I'm just waiting for everyone to lose interest so I can finish getting the games that I want without having to pay crazy amounts.
ya'll really gonna make this about houses now huh
Here's the issue. Our Generation (people born 1975-1990) loved and still play these games. The younger generation thinks it's very cool as well and are into it. You have two generations competing for the same Genre. I had a 12 year old meet me and buy a Turbo Grafx 16 with his father and he said he just got a Neo Geo AES. We're doomed.
I accidentally walked into a car auction (mid-90s) that was being held at the Dallas World Trade Center.
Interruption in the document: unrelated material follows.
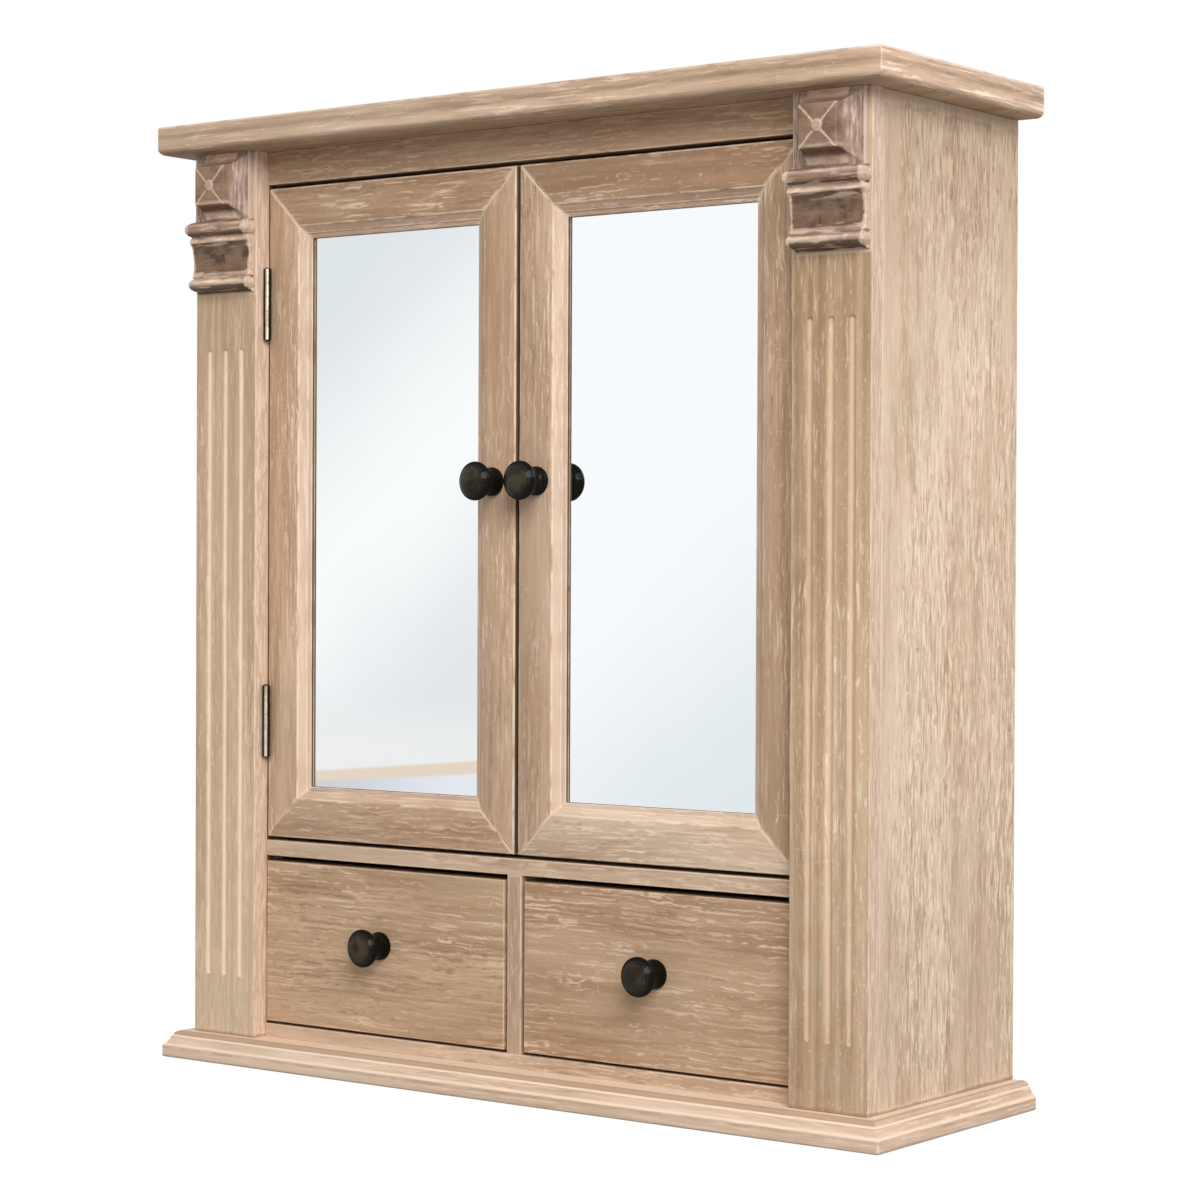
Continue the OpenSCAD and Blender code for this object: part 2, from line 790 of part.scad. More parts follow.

There was a 69 Camaro that had the original factory tires, original GM marked battery (I don't see how they kept that thing going) and only 6,000 miles on the odometer. The car was meant to be driven, yet, someone managed to only drive it enough to put a few miles on it every year for over 30 years. I'm pretty sure he got 5 or 6 times the amount of money he had paid for that car, when it was auctioned off, but you have to wonder just how wealthy the person was that had bought that car in 1969, that they could just leave it sitting in a garage without really driving it. The person that had bought that car, more than likely, really hasn't driven that car much at all as well. They probably have another classic car that they drive on the weekends, while their pristine 69 Camaro sits on display, never to be driven again.
aw, see - if the kid plays those though, i think that's pretty cool
goddamn
im not even a car guy, and that's a bummer
it's really not the simple, though
kind of a known thing that ebay resellers sometimes hoard copies of games & have alerts to quickly (if not auto) buy up any copies posted below their inflated prices, to keep a sense of scarcity/push what it goes for....and that's just one example.
on the surface, everyone keeps saying supply & demand, but there's other factors.
There is a episode of pat the NES punk where someone buys the same game on eBay for over a year buying up all the supply and is able to manipulate the pricing and artificially create a demand.